### Set problem
Return all lines in the material below that contain "before".

------------------------------

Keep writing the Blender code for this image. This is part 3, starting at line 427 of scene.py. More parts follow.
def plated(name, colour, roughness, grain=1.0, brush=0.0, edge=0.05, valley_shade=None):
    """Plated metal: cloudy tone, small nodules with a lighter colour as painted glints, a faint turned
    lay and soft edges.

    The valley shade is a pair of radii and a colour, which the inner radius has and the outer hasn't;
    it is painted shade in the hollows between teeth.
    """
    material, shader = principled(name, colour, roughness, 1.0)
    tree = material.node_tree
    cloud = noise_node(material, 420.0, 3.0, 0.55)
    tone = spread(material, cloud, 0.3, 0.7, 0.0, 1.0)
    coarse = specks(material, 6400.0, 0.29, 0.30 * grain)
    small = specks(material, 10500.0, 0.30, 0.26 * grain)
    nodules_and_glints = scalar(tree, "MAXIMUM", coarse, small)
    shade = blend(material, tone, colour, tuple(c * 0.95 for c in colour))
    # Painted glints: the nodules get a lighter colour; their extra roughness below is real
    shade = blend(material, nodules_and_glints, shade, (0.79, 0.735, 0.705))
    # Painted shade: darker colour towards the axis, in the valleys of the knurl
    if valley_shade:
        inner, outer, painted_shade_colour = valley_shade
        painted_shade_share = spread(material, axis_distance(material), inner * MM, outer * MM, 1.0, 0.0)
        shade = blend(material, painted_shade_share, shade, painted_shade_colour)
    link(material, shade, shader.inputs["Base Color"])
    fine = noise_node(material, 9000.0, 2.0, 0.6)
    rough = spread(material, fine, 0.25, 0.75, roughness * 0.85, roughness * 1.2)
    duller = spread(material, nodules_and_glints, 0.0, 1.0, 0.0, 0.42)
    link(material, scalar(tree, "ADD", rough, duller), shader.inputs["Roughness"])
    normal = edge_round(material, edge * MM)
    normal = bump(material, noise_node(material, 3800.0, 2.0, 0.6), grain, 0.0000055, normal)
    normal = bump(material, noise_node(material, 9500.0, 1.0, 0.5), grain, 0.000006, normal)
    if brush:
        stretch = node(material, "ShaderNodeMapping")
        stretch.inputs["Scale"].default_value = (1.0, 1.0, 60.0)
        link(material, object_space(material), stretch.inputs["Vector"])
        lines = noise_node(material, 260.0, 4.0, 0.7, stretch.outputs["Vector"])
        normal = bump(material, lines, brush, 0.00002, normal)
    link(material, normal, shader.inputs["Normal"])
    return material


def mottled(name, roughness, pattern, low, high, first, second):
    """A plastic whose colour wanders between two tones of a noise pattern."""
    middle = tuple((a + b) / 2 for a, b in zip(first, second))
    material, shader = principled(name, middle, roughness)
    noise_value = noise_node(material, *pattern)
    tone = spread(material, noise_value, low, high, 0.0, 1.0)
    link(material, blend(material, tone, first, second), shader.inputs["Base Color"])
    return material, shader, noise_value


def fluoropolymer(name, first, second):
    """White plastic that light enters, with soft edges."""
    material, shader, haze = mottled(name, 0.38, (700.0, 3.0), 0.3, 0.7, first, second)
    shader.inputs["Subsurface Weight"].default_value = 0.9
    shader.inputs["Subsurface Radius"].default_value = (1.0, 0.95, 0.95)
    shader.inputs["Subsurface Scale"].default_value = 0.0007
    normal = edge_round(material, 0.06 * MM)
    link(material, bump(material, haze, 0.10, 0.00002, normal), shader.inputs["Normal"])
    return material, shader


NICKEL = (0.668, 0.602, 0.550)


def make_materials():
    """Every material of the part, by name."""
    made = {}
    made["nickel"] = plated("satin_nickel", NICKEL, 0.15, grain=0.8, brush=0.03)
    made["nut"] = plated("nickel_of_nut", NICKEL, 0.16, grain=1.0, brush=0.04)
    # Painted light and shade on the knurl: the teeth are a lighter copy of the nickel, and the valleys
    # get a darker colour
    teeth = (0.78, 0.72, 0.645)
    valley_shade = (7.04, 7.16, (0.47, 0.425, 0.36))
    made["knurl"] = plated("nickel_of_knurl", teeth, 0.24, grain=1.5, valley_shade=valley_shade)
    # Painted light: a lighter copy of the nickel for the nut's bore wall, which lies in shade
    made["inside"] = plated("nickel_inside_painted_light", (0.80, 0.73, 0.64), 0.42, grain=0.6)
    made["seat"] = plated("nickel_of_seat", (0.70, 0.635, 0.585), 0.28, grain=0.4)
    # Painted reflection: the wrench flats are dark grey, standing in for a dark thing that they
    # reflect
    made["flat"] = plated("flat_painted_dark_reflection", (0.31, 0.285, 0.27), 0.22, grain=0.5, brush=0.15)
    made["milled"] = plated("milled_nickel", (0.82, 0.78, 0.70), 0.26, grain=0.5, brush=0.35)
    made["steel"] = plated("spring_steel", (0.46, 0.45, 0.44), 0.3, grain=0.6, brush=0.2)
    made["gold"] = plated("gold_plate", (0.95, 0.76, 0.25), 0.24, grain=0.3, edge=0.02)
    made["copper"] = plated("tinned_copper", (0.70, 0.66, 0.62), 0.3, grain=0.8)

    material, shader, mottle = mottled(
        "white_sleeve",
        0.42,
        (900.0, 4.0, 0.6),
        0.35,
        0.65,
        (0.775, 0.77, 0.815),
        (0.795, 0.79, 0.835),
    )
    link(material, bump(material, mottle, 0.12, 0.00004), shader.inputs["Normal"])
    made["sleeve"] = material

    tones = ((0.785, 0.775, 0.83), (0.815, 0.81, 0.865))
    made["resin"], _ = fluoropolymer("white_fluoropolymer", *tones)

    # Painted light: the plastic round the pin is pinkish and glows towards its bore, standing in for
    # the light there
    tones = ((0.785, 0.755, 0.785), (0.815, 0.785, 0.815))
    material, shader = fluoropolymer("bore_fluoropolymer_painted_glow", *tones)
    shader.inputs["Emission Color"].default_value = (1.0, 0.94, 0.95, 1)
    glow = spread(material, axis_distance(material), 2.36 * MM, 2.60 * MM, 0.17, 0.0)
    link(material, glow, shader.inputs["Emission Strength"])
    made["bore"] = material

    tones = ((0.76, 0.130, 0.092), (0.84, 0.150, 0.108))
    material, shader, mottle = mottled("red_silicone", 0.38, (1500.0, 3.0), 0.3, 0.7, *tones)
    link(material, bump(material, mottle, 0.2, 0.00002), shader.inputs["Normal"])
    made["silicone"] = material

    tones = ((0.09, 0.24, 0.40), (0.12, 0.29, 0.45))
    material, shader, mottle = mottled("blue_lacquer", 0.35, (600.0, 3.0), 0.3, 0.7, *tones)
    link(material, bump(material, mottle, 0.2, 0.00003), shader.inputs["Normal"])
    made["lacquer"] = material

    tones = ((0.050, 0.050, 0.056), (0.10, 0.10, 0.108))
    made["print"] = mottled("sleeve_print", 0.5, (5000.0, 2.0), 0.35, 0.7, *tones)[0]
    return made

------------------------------

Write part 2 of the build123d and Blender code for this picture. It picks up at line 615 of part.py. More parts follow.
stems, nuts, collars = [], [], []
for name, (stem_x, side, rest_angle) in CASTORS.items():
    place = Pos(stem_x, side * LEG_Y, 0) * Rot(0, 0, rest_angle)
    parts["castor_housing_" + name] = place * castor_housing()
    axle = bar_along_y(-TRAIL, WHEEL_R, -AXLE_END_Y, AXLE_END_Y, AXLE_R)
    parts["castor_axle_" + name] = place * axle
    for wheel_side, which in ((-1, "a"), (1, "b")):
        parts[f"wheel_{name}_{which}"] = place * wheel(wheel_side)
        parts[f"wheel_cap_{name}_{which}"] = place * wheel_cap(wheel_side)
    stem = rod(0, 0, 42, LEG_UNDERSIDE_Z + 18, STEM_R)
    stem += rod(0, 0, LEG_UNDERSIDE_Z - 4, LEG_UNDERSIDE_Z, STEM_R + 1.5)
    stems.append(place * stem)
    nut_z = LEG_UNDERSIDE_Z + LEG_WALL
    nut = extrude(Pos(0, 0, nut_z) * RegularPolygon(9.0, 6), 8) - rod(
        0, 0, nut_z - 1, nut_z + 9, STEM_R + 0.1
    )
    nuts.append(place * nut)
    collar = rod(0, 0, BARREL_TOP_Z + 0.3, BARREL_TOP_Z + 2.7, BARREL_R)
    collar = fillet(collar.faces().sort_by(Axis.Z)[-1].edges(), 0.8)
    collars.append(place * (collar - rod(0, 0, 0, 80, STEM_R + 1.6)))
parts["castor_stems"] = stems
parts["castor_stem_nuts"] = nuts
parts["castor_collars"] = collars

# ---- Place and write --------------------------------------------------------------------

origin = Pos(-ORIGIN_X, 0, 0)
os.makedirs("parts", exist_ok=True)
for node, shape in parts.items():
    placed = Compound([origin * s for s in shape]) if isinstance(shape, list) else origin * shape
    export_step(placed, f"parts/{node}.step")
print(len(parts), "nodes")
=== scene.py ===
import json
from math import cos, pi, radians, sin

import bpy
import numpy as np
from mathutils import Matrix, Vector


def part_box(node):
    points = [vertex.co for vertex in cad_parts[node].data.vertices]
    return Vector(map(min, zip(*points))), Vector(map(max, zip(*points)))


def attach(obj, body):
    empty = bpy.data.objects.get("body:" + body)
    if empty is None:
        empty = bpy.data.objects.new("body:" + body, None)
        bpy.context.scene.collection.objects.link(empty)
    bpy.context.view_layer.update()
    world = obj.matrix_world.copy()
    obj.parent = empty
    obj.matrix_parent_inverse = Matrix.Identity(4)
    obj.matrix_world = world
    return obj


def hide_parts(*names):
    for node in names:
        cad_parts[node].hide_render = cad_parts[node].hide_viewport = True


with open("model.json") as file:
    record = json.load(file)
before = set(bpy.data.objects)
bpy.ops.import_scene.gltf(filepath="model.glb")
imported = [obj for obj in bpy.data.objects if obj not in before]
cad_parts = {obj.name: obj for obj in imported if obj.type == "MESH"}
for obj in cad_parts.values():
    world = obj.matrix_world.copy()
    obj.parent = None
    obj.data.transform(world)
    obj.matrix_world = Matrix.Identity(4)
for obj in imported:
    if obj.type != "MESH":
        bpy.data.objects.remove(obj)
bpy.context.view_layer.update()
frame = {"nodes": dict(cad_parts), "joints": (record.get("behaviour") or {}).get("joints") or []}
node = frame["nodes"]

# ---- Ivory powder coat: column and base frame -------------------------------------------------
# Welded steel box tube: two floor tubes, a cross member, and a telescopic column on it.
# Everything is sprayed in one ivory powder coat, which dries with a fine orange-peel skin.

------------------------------

### Task solution
before = set(bpy.data.objects)
imported = [obj for obj in bpy.data.objects if obj not in before]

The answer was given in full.